_WHAT IS NEEDED_: Print each line of the listing once more, precisely as given.

_SUPPLIED INFORMATION_:
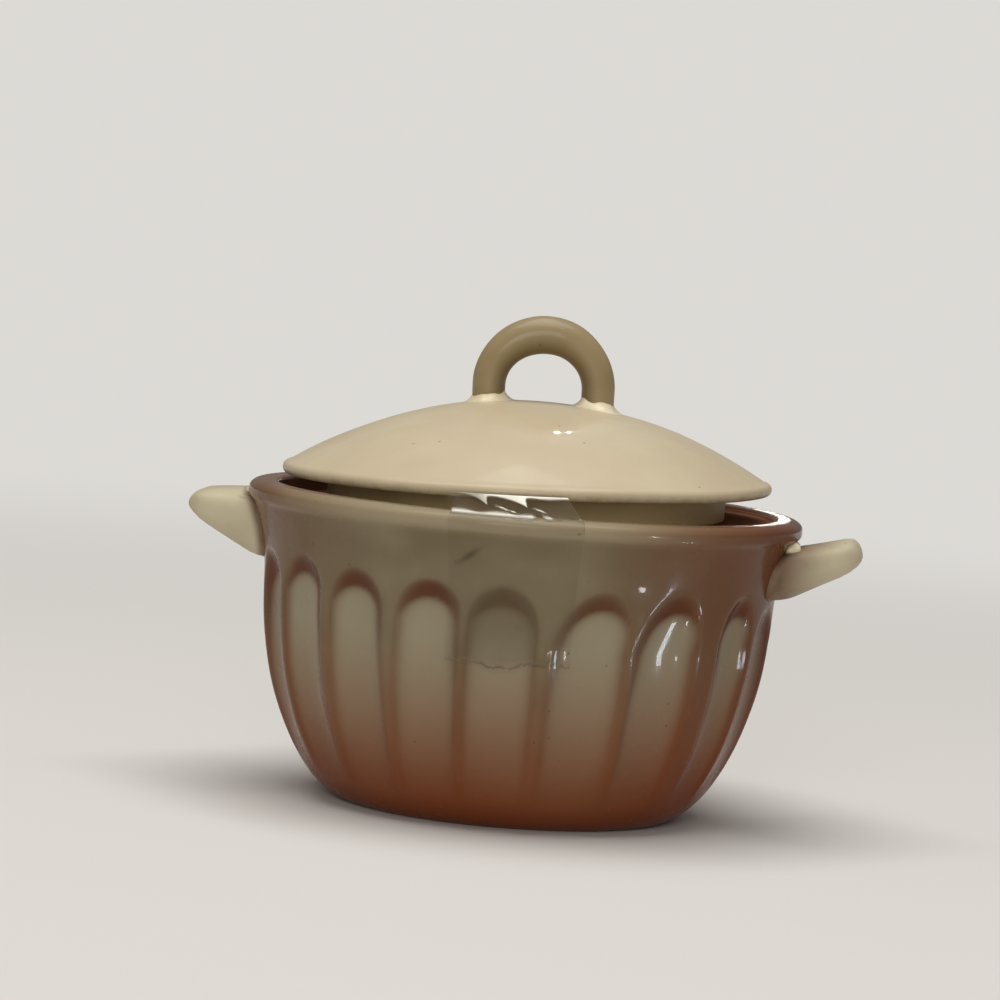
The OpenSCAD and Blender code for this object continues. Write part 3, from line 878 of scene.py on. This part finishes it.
# %% Spinning a closed section
def spun(name, line, columns, material, unevenness=0.0, seed=0, edge_of=None):
    """Spins a section. One that starts off the axis is joined end to end."""
    line = line + [line[0]] if line[0][0] > 0 else line
    rows = []
    for r, z in line:
        row = []
        for i in range(columns):
            a = 2 * math.pi * i / columns
            x, y = r * math.cos(a), r * math.sin(a)
            lift = unevenness * wobble((x, y, z), 22 * MM, seed) if unevenness else 0.0
            row.append(tuple(ON_SEAT @ Vector((x, y, z + lift))))
        rows.append(row)
    mesh = skin(name + "_skin", rows)
    if edge_of:
        values = [edge_of(r, z) for r, z in line for _ in range(columns)]
        mesh.attributes.new("edge", "FLOAT", "POINT").data.foreach_set("value", values)
    return finished(name, mesh, material)


# %% Lid
def lid_line():
    hollow_r = DOME_R - LID_T
    ring_in = RING_R - RING_T
    low = [(0, DOME_Z + hollow_r)]
    low += [(r, DOME_Z + math.sqrt(hollow_r**2 - r * r)) for r in np.linspace(2 * MM, ring_in, 14)]
    low += bend_through([(ring_in + 0.1 * MM, RING_H), (LID_R - EDGE_R * 1.2, RING_H)], 2 * MM)
    nose = rounded((LID_R - EDGE_R, EDGE_Z), EDGE_R, -82, 62, 14)
    top = [(r, DOME_Z + math.sqrt(DOME_R**2 - r * r)) for r in np.linspace(LID_R - EDGE_R * 1.15, 1 * MM, 72)]
    return low + nose + top + [(0, DOME_Z + DOME_R)]


def lid_edge(r, z):
    """1 on the sharp lower corner of the lid's edge, fading within two millimetres."""
    off = math.hypot(r - (LID_R - 0.5 * MM), z - (RING_H + 0.5 * MM))
    return math.exp(-((off / (0.9 * MM)) ** 2))


lid = spun("domed_lid", lid_line(), 240, LID_GLAZE, 0.25 * MM, 5, lid_edge)
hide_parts("lid_shell")
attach(lid, "lid")

# %% Ring under the lid
c = 0.6 * MM
ring_line = [(RING_R - RING_T, RING_H), (RING_R - RING_T, c)]
ring_line += rounded((RING_R - RING_T + c, c), c, 180, 270, 5)[1:]
ring_line += bend_through([(RING_R - RING_T + c, 0), (RING_R - c, 0)], 0.8 * MM)[1:]
ring_line += rounded((RING_R - c, c), c, -90, 0, 5)[1:]
ring_line += bend_through([(RING_R, c), (RING_R, RING_H)], 0.8 * MM)[1:]
ring = spun("lid_ring", ring_line, 180, BARE_CLAY)
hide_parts("lid_flange")
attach(ring, "lid")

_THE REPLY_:
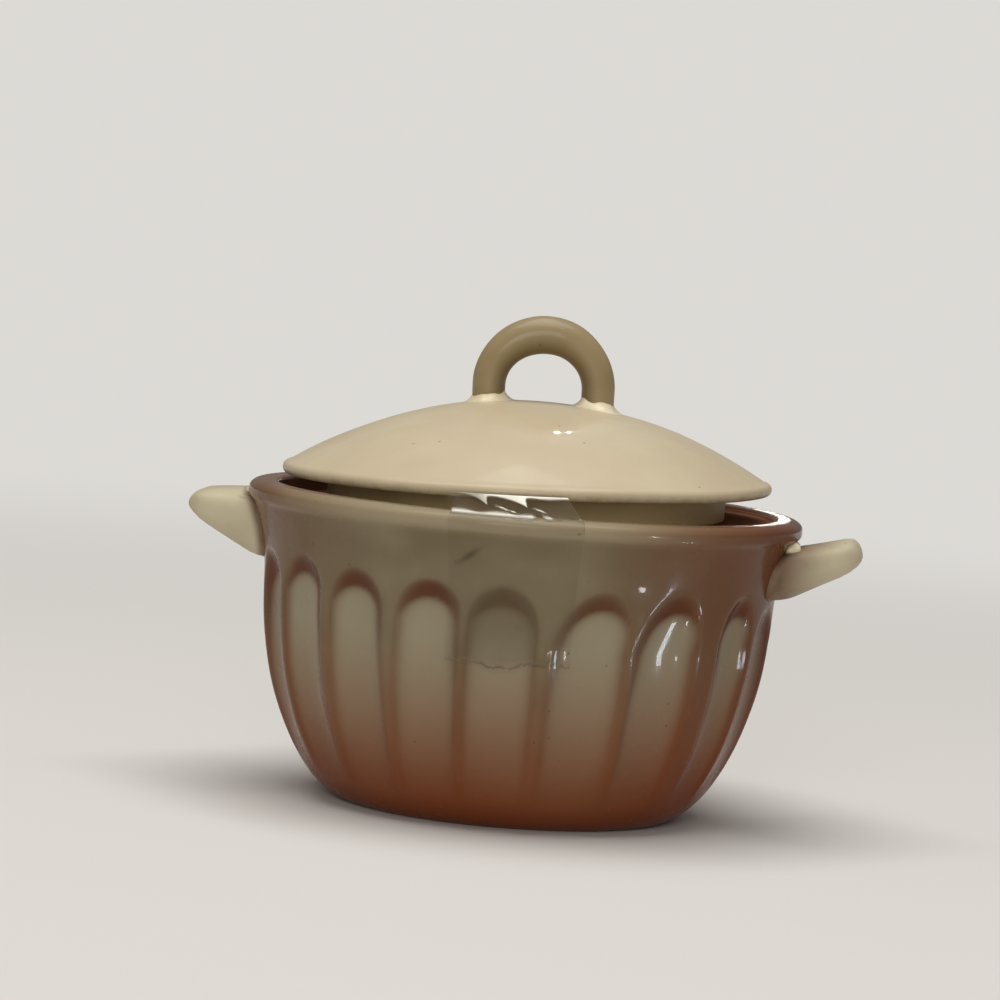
The OpenSCAD and Blender code for this object continues. Write part 3, from line 878 of scene.py on. This part finishes it.
# %% Spinning a closed section
def spun(name, line, columns, material, unevenness=0.0, seed=0, edge_of=None):
    """Spins a section. One that starts off the axis is joined end to end."""
    line = line + [line[0]] if line[0][0] > 0 else line
    rows = []
    for r, z in line:
        row = []
        for i in range(columns):
            a = 2 * math.pi * i / columns
            x, y = r * math.cos(a), r * math.sin(a)
            lift = unevenness * wobble((x, y, z), 22 * MM, seed) if unevenness else 0.0
            row.append(tuple(ON_SEAT @ Vector((x, y, z + lift))))
        rows.append(row)
    mesh = skin(name + "_skin", rows)
    if edge_of:
        values = [edge_of(r, z) for r, z in line for _ in range(columns)]
        mesh.attributes.new("edge", "FLOAT", "POINT").data.foreach_set("value", values)
    return finished(name, mesh, material)


# %% Lid
def lid_line():
    hollow_r = DOME_R - LID_T
    ring_in = RING_R - RING_T
    low = [(0, DOME_Z + hollow_r)]
    low += [(r, DOME_Z + math.sqrt(hollow_r**2 - r * r)) for r in np.linspace(2 * MM, ring_in, 14)]
    low += bend_through([(ring_in + 0.1 * MM, RING_H), (LID_R - EDGE_R * 1.2, RING_H)], 2 * MM)
    nose = rounded((LID_R - EDGE_R, EDGE_Z), EDGE_R, -82, 62, 14)
    top = [(r, DOME_Z + math.sqrt(DOME_R**2 - r * r)) for r in np.linspace(LID_R - EDGE_R * 1.15, 1 * MM, 72)]
    return low + nose + top + [(0, DOME_Z + DOME_R)]


def lid_edge(r, z):
    """1 on the sharp lower corner of the lid's edge, fading within two millimetres."""
    off = math.hypot(r - (LID_R - 0.5 * MM), z - (RING_H + 0.5 * MM))
    return math.exp(-((off / (0.9 * MM)) ** 2))


lid = spun("domed_lid", lid_line(), 240, LID_GLAZE, 0.25 * MM, 5, lid_edge)
hide_parts("lid_shell")
attach(lid, "lid")

# %% Ring under the lid
c = 0.6 * MM
ring_line = [(RING_R - RING_T, RING_H), (RING_R - RING_T, c)]
ring_line += rounded((RING_R - RING_T + c, c), c, 180, 270, 5)[1:]
ring_line += bend_through([(RING_R - RING_T + c, 0), (RING_R - c, 0)], 0.8 * MM)[1:]
ring_line += rounded((RING_R - c, c), c, -90, 0, 5)[1:]
ring_line += bend_through([(RING_R, c), (RING_R, RING_H)], 0.8 * MM)[1:]
ring = spun("lid_ring", ring_line, 180, BARE_CLAY)
hide_parts("lid_flange")
attach(ring, "lid")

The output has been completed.